Once you figure out how much you can realistically spend in a month, your next step is creating a food budget. Meal expenses can quickly rack up and eclipse your necessity savings if you don’t tighten the budget rein.

Avoid dining out or ordering deliveries if you want to save. Restaurants charge nearly 300% on the food they serve, meaning you pay $15 for a meal you can make for $5 at home because of service and convenience. Preparing your own foods allows you to customize them according to your choice of ingredients and taste — plus, it’s more affordable.

3. Track Your Spending

Several mobile apps are available for free download to monitor your spending. Get one of them and list every penny that escapes your pocket whenever you purchase an item with cash or a card. By the end of the day, the goal is to stay within your daily or monthly spending limit.

4. Try a Budget Challenge

Discipline is crucial for developing your money skills. If you find it challenging to stick to your budget, join a budget challenge to keep you motivated and accountable.

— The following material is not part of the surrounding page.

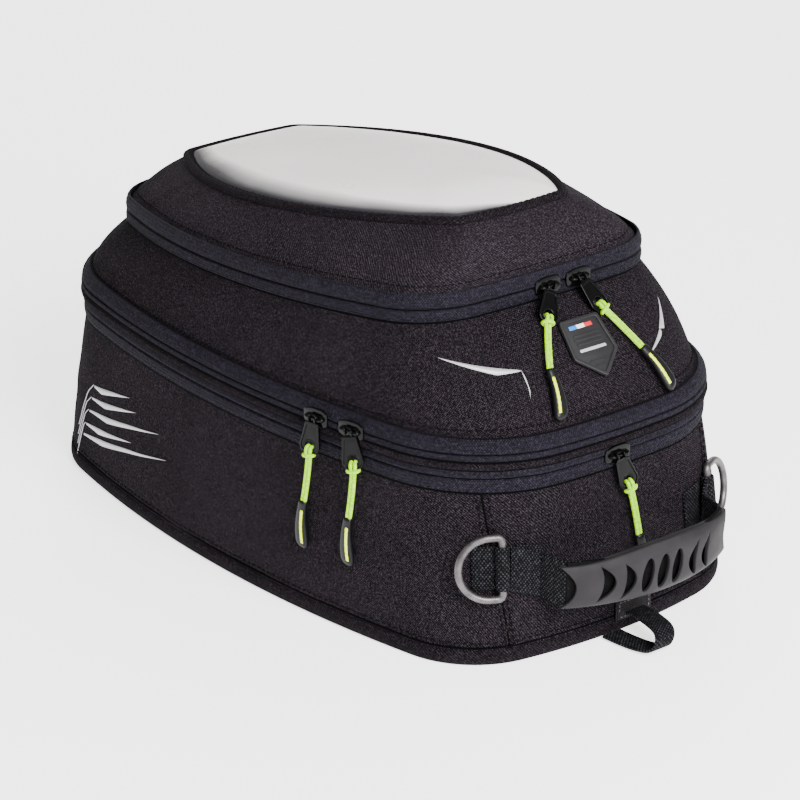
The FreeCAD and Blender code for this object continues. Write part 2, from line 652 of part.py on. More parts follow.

Several social groups and financial websites hold savings challenges now and then to encourage spenders to incorporate budgeting into their lifestyles. You can search for groups online or on social media, and do the dare together.

5. Sleep on Impulse Buys

Impulse buying can set your budget off course and evaporate the money discipline you’ve started to build. When you see a high-priced bag or shoes on sale, avoid buying it impulsively. For unplanned spending, give yourself 24 hours so you don’t fall into buyer’s remorse and regret spontaneous purchases.

Start Building Money Skills in Your 20s

Budgeting is a standard but highly valuable financial skill. When you budget, you learn how to manage money — but more importantly, you get familiar with your good and bad spending habits. Start gaining financial literacy as soon as you enter the workforce so you can have a better wealth foundation and future.